(To do)
Quote verbatim the span of lines that begins the listing below and closes with the line containing "const HOLE_SIDES = 8;".

(Dataset excerpt)
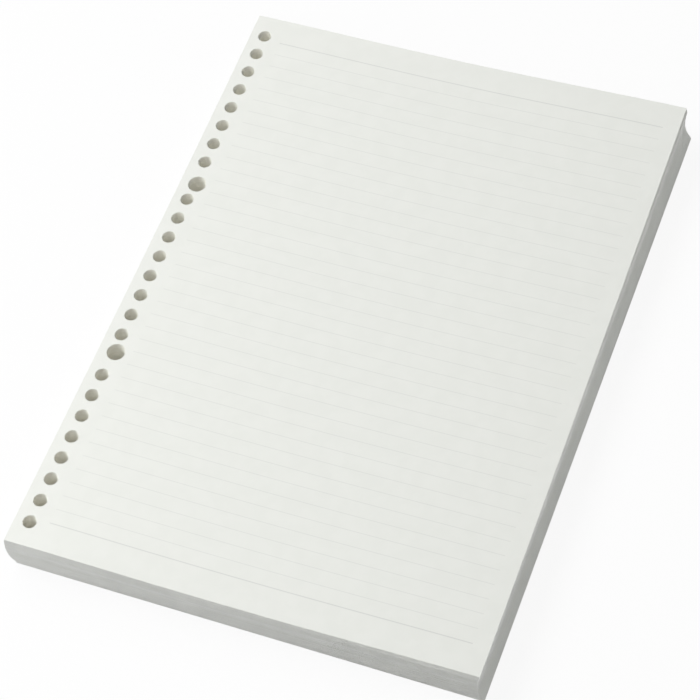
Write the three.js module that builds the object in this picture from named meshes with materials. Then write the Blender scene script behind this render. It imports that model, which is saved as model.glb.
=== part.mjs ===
// A pile of punched loose-leaf refill paper: ruled B5 leaves that lie loose on one another.
// The upper leaves are single leaves. The rest of the pile is in lifts: the small stacks of leaves
// that are cut and punched in one stroke, so a lift's holes stand exactly over one another.
// Millimetres, +Z up. The pile stands on Z = 0, and the origin is under the middle of its box.
import * as THREE from 'three';

// One leaf. X runs across it from the punched edge, and Y up it from the near end.
const LEAF_WIDTH = 182;
const LEAF_LENGTH = 257;
const LEAF_PITCH = 0.085; // one leaf, with the film of air over it
const AIR_FILM = 0.01;

// The row of punched holes along the leaf's long edge.
const HOLE_COUNT = 26;
const HOLE_PITCH = 9.5;
const HOLE_INSET = 6; // from the punched edge to the centres
const HOLE_DIAMETER = 5.5;
const WIDE_HOLES = [9, 18]; // two wider holes, counted along the row
const WIDE_HOLE_DIAMETER = 7.4;
const WIDE_HOLE_INSET = 7.1;
const WIDE_HOLE_SHIFT = 1.5; // towards the middle of the row
const HOLE_SIDES = 8;

// How the pile is made up.
const TOP_LEAVES = 8;
const LIFTS = 16;
const LEAVES_IN_LIFT = 12;
const PILE_HEIGHT = (TOP_LEAVES + LIFTS * LEAVES_IN_LIFT) * LEAF_PITCH;

// How the leaves stray from true down the pile, as they do when it is knocked square by hand.
const PILE_TWIST = THREE.MathUtils.degToRad(0.25); // the lowest leaf, turned clockwise
const BELLY = 0.5; // how far the middle of the pile swells past its punched edge
const BELLY_DEPTH = 0.8; // share of the height that swells
const FOOT_SLIP = 0.5; // how far the lowest leaf has slid the other way
const END_SLIP = 0.3; // how far the lowest leaf has slid towards the far end

const PAPER_COLOUR = 0xebece5;
const PAPER_ROUGHNESS = 0.9;

// The centre and the diameter of hole n, counted from the near end of the leaf.
function holeAt(n) {
  const firstHole = (LEAF_LENGTH - (HOLE_COUNT - 1) * HOLE_PITCH) / 2;
  const y = firstHole + n * HOLE_PITCH;
  if (!WIDE_HOLES.includes(n + 1)) return { x: HOLE_INSET, y, diameter: HOLE_DIAMETER };
  const shift = Math.sign(LEAF_LENGTH / 2 - y) * WIDE_HOLE_SHIFT;
  return { x: WIDE_HOLE_INSET, y: y + shift, diameter: WIDE_HOLE_DIAMETER };
}

// A hole's outline: a polygon that has the area of the round hole.
function holeOutline({ x, y, diameter }) {
  const step = (2 * Math.PI) / HOLE_SIDES;
  const radius = (diameter / 2) * Math.sqrt(step / Math.sin(step));
  const corners = [];
  for (let i = 0; i < HOLE_SIDES; i += 1) {
    corners.push(new THREE.Vector2(x + radius * Math.cos(i * step), y + radius * Math.sin(i * step)));
  }
  return new THREE.Path(corners);
}

// The outline of a punched leaf, with its near corner at the punched edge on the origin.
function leafOutline() {
  const outline = new THREE.Shape([
    new THREE.Vector2(0, 0),
    new THREE.Vector2(LEAF_WIDTH, 0),
    new THREE.Vector2(LEAF_WIDTH, LEAF_LENGTH),
    new THREE.Vector2(0, LEAF_LENGTH),
  ]);
  for (let n = 0; n < HOLE_COUNT; n += 1) outline.holes.push(holeOutline(holeAt(n)));
  return outline;
}

// Where a leaf lies that is this deep in the pile: its slip along X and Y, and its turn about Z.
function strayAt(depth) {
  const share = depth / PILE_HEIGHT;
  const belly = -BELLY * Math.sin(Math.PI * Math.min(share / BELLY_DEPTH, 1));
  const foot = FOOT_SLIP * THREE.MathUtils.smoothstep(share, BELLY_DEPTH, 1);
  return { x: belly + foot, y: END_SLIP * share, turn: -PILE_TWIST * share };
}

// A stack of leaves as one solid slab, resting at the given height in the pile.
function stackOfLeaves(name, leaves, height) {
  const thickness = leaves * LEAF_PITCH - AIR_FILM;
  const geometry = new THREE.ExtrudeGeometry(leafOutline(), { depth: thickness, bevelEnabled: false });
  const material = new THREE.MeshStandardMaterial({
    color: PAPER_COLOUR,
    roughness: PAPER_ROUGHNESS,
    metalness: 0,
  });
  const stack = new THREE.Mesh(geometry, material);
  stack.name = name;
  const stray = strayAt(PILE_HEIGHT - height - thickness / 2);
  stack.position.set(stray.x, stray.y, height);
  stack.rotation.z = stray.turn;
  return stack;
}

function twoDigits(number) {
  return String(number).padStart(2, '0');
}

// The pile from the bottom up: the lifts, and then the single leaves, counted from the top.
function pileOfLeaves() {
  const pile = new THREE.Group();
  let height = 0;
  for (let n = 1; n <= LIFTS; n += 1) {
    pile.add(stackOfLeaves(`leaf_lift_${twoDigits(n)}`, LEAVES_IN_LIFT, height));
    height += LEAVES_IN_LIFT * LEAF_PITCH;
  }
  for (let n = TOP_LEAVES; n >= 1; n -= 1) {
    pile.add(stackOfLeaves(`top_leaf_${n}`, 1, height));
    height += LEAF_PITCH;
  }
  const centre = new THREE.Box3().setFromObject(pile).getCenter(new THREE.Vector3());
  pile.position.set(-centre.x, -centre.y, 0);
  return pile;
}

const part = new THREE.Group();
part.add(pileOfLeaves());

export default part;
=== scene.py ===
import math

import bpy
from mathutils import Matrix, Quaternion, Vector
from mathutils.geometry import delaunay_2d_cdt


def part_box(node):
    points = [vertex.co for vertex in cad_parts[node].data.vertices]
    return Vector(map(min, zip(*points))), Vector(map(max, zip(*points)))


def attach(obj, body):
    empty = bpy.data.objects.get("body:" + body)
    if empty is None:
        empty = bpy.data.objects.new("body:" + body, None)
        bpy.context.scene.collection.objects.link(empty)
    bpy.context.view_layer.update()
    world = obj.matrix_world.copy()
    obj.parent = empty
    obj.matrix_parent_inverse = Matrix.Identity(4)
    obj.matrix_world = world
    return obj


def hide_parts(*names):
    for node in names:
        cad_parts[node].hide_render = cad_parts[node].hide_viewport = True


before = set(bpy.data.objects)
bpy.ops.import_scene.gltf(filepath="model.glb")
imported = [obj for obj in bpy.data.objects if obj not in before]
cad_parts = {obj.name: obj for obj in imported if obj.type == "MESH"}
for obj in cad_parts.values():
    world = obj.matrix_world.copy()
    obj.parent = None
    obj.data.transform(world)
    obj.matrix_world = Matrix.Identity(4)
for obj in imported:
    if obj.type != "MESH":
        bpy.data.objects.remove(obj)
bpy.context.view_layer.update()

MM = 0.001


# One punched leaf.
# A sheet of smooth writing paper, cut square to B5. A row of round holes is punched along one
# long edge, two of them wider than the rest, to take a binder's rings and its two posts.
LEAF_WIDTH = 182 * MM
LEAF_LENGTH = 257 * MM
LEAF_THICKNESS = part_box("top_leaf_1")[1][2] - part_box("top_leaf_1")[0][2]
HOLE_COUNT = 26
HOLE_PITCH = 9.5 * MM
HOLE_INSET = 6 * MM
HOLE_RADIUS = 2.75 * MM
WIDE_HOLES = (9, 18)  # counted from the near end
WIDE_HOLE_RADIUS = 3.7 * MM
WIDE_HOLE_INSET = 7.1 * MM
WIDE_HOLE_SHIFT = 1.5 * MM
HOLE_SIDES = 24
HOLE_MARGIN = 0.01  # the share of its radius within which a point counts as on a hole's wall
MESH_STEP = 11 * MM  # between the points that let the leaf bend
STEPS_ACROSS = round(LEAF_WIDTH / MESH_STEP)
STEPS_ALONG = round(LEAF_LENGTH / MESH_STEP)
CLEAR_OF_HOLE = 2 * MM
SAME_POINT = 1e-7  # closer than this, in metres, two points are one
LEAF_PLANE = "Leaf Plane"  # the UV map that holds each point's place on its own leaf, in metres
CUT_EDGE = "cut_edge"  # the face attribute that marks the outer edge, which the knife cut
PUNCHED_EDGE = "punched_edge"  # the face attribute that marks the walls of the holes


def hole_places():
    """The centre and radius of each hole, from the near end of the leaf."""
    first = (LEAF_LENGTH - (HOLE_COUNT - 1) * HOLE_PITCH) / 2
    for number in range(1, HOLE_COUNT + 1):
        y = first + (number - 1) * HOLE_PITCH
        if number in WIDE_HOLES:
            towards_middle = math.copysign(WIDE_HOLE_SHIFT, LEAF_LENGTH / 2 - y)
            yield Vector((WIDE_HOLE_INSET, y + towards_middle)), WIDE_HOLE_RADIUS
        else:
            yield Vector((HOLE_INSET, y)), HOLE_RADIUS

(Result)
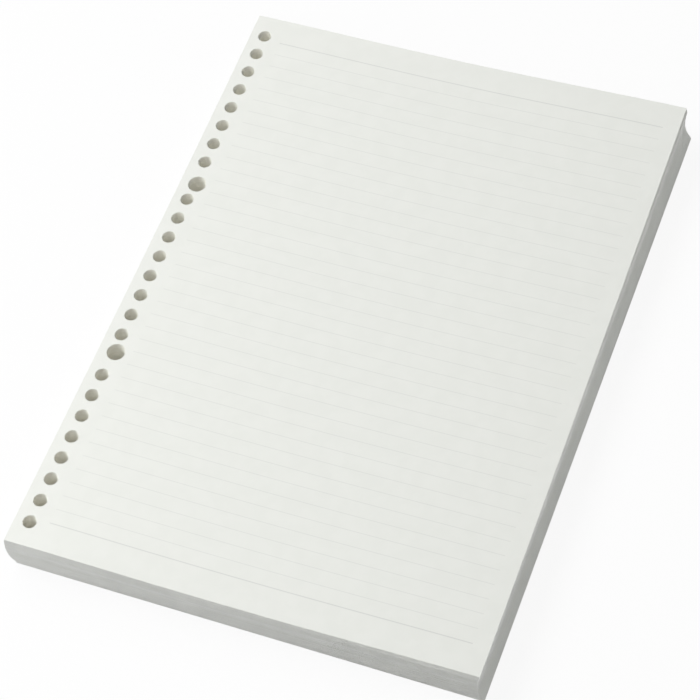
Write the three.js module that builds the object in this picture from named meshes with materials. Then write the Blender scene script behind this render. It imports that model, which is saved as model.glb.
=== part.mjs ===
// A pile of punched loose-leaf refill paper: ruled B5 leaves that lie loose on one another.
// The upper leaves are single leaves. The rest of the pile is in lifts: the small stacks of leaves
// that are cut and punched in one stroke, so a lift's holes stand exactly over one another.
// Millimetres, +Z up. The pile stands on Z = 0, and the origin is under the middle of its box.
import * as THREE from 'three';

// One leaf. X runs across it from the punched edge, and Y up it from the near end.
const LEAF_WIDTH = 182;
const LEAF_LENGTH = 257;
const LEAF_PITCH = 0.085; // one leaf, with the film of air over it
const AIR_FILM = 0.01;

// The row of punched holes along the leaf's long edge.
const HOLE_COUNT = 26;
const HOLE_PITCH = 9.5;
const HOLE_INSET = 6; // from the punched edge to the centres
const HOLE_DIAMETER = 5.5;
const WIDE_HOLES = [9, 18]; // two wider holes, counted along the row
const WIDE_HOLE_DIAMETER = 7.4;
const WIDE_HOLE_INSET = 7.1;
const WIDE_HOLE_SHIFT = 1.5; // towards the middle of the row
const HOLE_SIDES = 8;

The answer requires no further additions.